The Ibadan army became highly successful and an enduring power in Yorubaland. These successes encouraged Basorun Oluyole of Ibadan, and he decided to take the throne of Oyo for himself, replacing Atobatele, the Alaafin of Oyo. However, there were two obstacles. He was a nephew of Atobatele from the female line, which made succession impossible in Yorubaland. The only other obstacle was Kurunmi, the Are-ona-kakanfo, who swore he would never allow the attack on Oyo while he was still alive. Atobatele became aware of Oluyole's intent, so he got Latubosun, a spiritualist to fortify the city against sudden attacks who also resolved to manage Ibadan diplomatically. When attempts to co-op Kurunmi's support did not work including the demand that Kurunmi should come to Ibadan to pay obeisance, an opportunity came when the Ijaye army attacked Fiditi. Asu, the founder sought and got the help of the Ibadan army. This war lasted close to two years until Alaafin of Oyo sent the emblem of the god Sango to both warring parties to cease their sword.

== Social reforms ==
As a result of thousands of slaves captured as spoils of wars, many of them moved to Ibadan from several countries in Yorubaland because of Ibadan's military might and strengths; the town witnessed rapid expansions which required the need for social reforms and laws. In 1858, the Ibadan Council of Chiefs, under the rulership of Balogun Ibikunle, agreed and communicated to King Atobatele, Alaafin of Oyo, for approval. Not only did he approve, but he also adopted these reforms in the new Oyo kingdom and all surrounding Oyo towns.
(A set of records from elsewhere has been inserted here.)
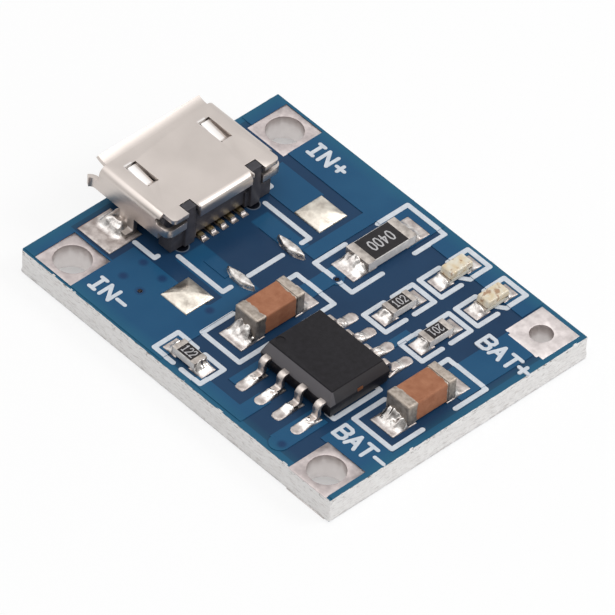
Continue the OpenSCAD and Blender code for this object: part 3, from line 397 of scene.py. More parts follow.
# %% [markdown]
# A capacitor's ends were dipped in tin, which runs out over the ceramic in a wavy line. The solid's ends are
# straight, so the ceramic's own finish carries the waves.

# %% Finish of the capacitors
def fired(name, ends):
    """Brown ceramic over which the tin of a capacitor's ends runs out in a wavy line."""
    made = Finish(name, {"Specular IOR Level": 0.2})
    levels = [v.co.y / MM for v in nodes[ends].data.vertices]
    middle = (min(levels) + max(levels)) / 2
    low, high = max(y for y in levels if y < middle), min(y for y in levels if y > middle)
    waves = made.noise(2.6, 3.0, 0.6) * 0.34 - 0.1
    level = made.axis("Y")
    dipped = made.span(level - waves, low + 0.02, low - 0.02)
    dipped = dipped.highest(made.span(level + waves, high - 0.02, high + 0.02))
    brown = made.mix(made.span(made.noise(2.4, 4.0, 0.6), 0.3, 0.7), tone(156, 100, 72), tone(178, 122, 92))
    tin = made.mix(made.span(made.noise(4.6), 0.35, 0.65), *CAP_TIN)
    made.feed("Base Color", made.mix(dipped, brown, tin)).feed("Metallic", dipped)
    made.feed("Roughness", 0.5 + dipped * 0.05)
    made.bump(made.noise(6.0, 4.0, 0.65), 0.2, 0.02)
    print(name, "bare from", round(low, 2), "to", round(high, 2))
    return made.material


ceramic_in_finish = fired("ceramic_in", "cap_in_ends")
ceramic_bat_finish = fired("ceramic_bat", "cap_bat_ends")

# %% [markdown]
# The mould leaves the package's sides smoother than its top. The drafted sides are painted lighter, as painted
# light, and the near side lighter still; below the draft the package keeps the dark tone, as painted shade.
# The drafted band is told from the flat top and from the upright foot by its height on the solid.

# %% Finish of the package
package = Finish("black_epoxy", {"Specular IOR Level": 0.2})
low, high = box_mm("ic_body")
draft_low, draft_high, near_side = low.z + 0.73, high.z - 0.07, low.y + 0.36
level = package.axis("Z")
# The drafted sides get a lighter tone as painted light, the near side most, and below the draft the dark tone
# stands for painted shade.
on_top = package.span(level, draft_high, draft_high + 0.02)
lit_draft_band = package.span(level, draft_low, draft_low + 0.04) * (1 - on_top)
near = package.span(package.axis("Y"), near_side, near_side - 0.04)
grain = package.span(package.noise(3.0, 4.0, 0.6), 0.3, 0.7)
dark_tone = package.mix(grain, tone(22, 20, 23), tone(34, 32, 36))
side_painted_light = package.mix(near, tone(66, 64, 66), tone(104, 101, 104))
package.feed("Base Color", package.mix(lit_draft_band, dark_tone, side_painted_light))
package.feed("Roughness", 0.4 + on_top * 0.2)
package.bump(package.noise(7.0, 4.0, 0.65), 0.35, 0.02)
package_finish = package.material
print("package: draft from", round(draft_low, 2), "to", round(draft_high, 2))

# %% [markdown]
# A lamp is a drop of clear resin over a chip and a wire on a white base. Seen from outside it is cream with
# brown flecks, so a mostly opaque resin with flecks in its tint shows it with less noise than a real lens.

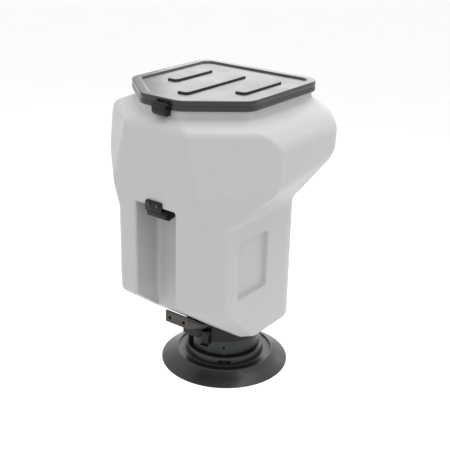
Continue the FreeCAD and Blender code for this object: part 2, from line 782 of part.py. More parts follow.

As a result of the adaptation of the new reforms in Ibadan, Atobatele, the Alaafin of Oyo, was able to replace an old tradition where the Aremo (Crown Prince) had to die with a deceased king.

== Death and legacy ==
King Atobatele died at an old age. He had many children, two of whom later became king: the first child, Adelu (the Crown Prince), and the fourth child, Adeyemi Adedotun. In 1858, King Atobatele decided he would celebrate the Bebe. This festival was celebrated by kings who attained old age and had peaceful reigns, but few kings who had the privilege of celebrating it died almost immediately thereafter. King Atobatele rejected all entreaties not to celebrate the Bebe. The very significance of celebrating Bebe was the only time a living king could visit Bara to perform a certain traditional ceremony, else only on the coronation of a king and when he was interred after his demise. Therefore, announcements were made in all Yoruba countries. Noblemen, priestesses, and Egungun were present. Not long after the Bebe, King Atobatele Atobatele died and Adelu, his son based on the new succession law, was installed as the new Alaafin of Oyo. According to Rev. Johnson, King Atobatele fathered the following princes "Adelu (The Crown Prince), Adelabu, Adesiyen, Adeyemi, Adediran, Adejumo, Olawoyin, Tela Agbojul'ogun, Ala (was of the same mother as Adelabu), Adewusi (was of the same mother as Adelu), Adesetan I, Adeleye, Adesetan II, Adedotun, Afonja, Agborin, Tela Okiti papa, Ogo, Momodu, Adesokan and Adejojo".